Secondo, quanto questo trend - in caso proseguisse, ancorché su volumi decisamente minori - impatterà sul nodo fondamentale che il nostro Paese ha posto in sede di Consiglio Europeo e di G7, ovvero il tetto sul prezzo del gas? Se infatti la solidarietà atlantica può apparire una motivazione sufficientemente solida per non temere contraccolpi, occorre sottolineare come le esportazioni record cominciate dagli Usa già in aprile siano state garantite da un arbitraggio favorevole per i grandi traders di materie prime.
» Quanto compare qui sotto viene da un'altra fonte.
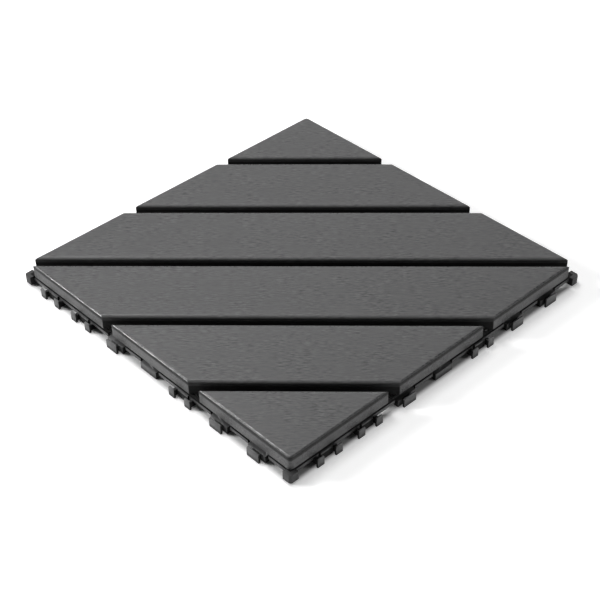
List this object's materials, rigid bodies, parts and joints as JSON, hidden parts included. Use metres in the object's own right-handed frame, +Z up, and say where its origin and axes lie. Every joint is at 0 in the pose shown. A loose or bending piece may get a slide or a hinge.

Lo spread di prezzo fra LNG statunitense e Dutch europeo era tale da spingere gli esportatori a dirottare verso l’Europa i carici destinati al mercato asiatico ma la variabile dell’economia interna statunitense potrebbe ora inevitabilmente giocare a sfavore.
Questo grafico
mostra infatti come l’ultima rilevazione del tracciatore in tempo reale del Pil Usa per il secondo trimestre della Fed di Atlanta (GDPNow) segni -2,1%, un dato che non solo manda ufficialmente in contrazione tecnica quello dell’intero primo semestre ma che è peggiorato a tempo di record dal -1.0% soltanto del giorno prima (30 giugno). Insomma, a fronte di una recessione ormai garantita, gli Usa scontano comunque un’inflazione ai massimi dal 1981 e un prezzo del carburante alla pompa attorno alla quota psicologica dei 5 dollari al gallone (4,85 la media nazionale). E l’ultimo sondaggio Gallup conferma come oltre il 60% degli americani interpellati abbia confermato come questa criticità peserà sulla durata e la destinazione delle loro vacanze. Il tutto a cinque mesi dal voto di mid-term.
Davvero gli Usa continueranno a foraggiare l’Europa con il loro prezioso gas, invece di trattenerlo in patria e cercare così di tamponare i fall-out dell’inflazione, in attesa che la Fed compia il miracolo? E se sì, lo faranno accettando la logica del prezzo calmierato e del price cap richiesto da Mario Draghi e inserito a forza nel documento finale del G7? Al netto della buonafede, business is business. Infine, questi due grafici
mostrano altrettante dinamiche sottostanti. Il primo ci dice che il caso della tedesca Uniper, schiacciata dai costi esorbitanti dell’acquisto di gas sullo spot market per tamponare i mancati flussi dalla Russia, potrebbe davvero essere la prima margin call di una Lehman energetica europea, Per la prima volta dall’aprile 2020, l’indice che misura il livello di rischio dei junk bonds europei è salito sopra quota 600 punti base. Un primo, serio default di una utility potrebbe tramutarsi nella proverbiale palla di neve che giunge a valle sotto forma di valanga.
Il secondo grafico, invece, mostra come l’indice dei bond governativi, ad oggi, sia candidato al peggior risultato addirittura dal 1865. Nemmeno a dirlo, una crisi energetica strutturale trascinerebbe anche gli spread sovrani del Paese coinvolti nel turbine della crisi auto-alimentante. Insomma, gli americani - ottenuto il sorpasso storico - ora si dimostreranno amici anche nei fatti? E la domanda non appaia ideologica o pregiudiziale: Con un embargo totale dell’Ue sul gas russo, lo Stato non potrebbe gestire finanziariamente le conseguenze. Parole e musica di Christian Lindner, ministro delle Finanze tedesco. Il giorno dopo al caso Uniper.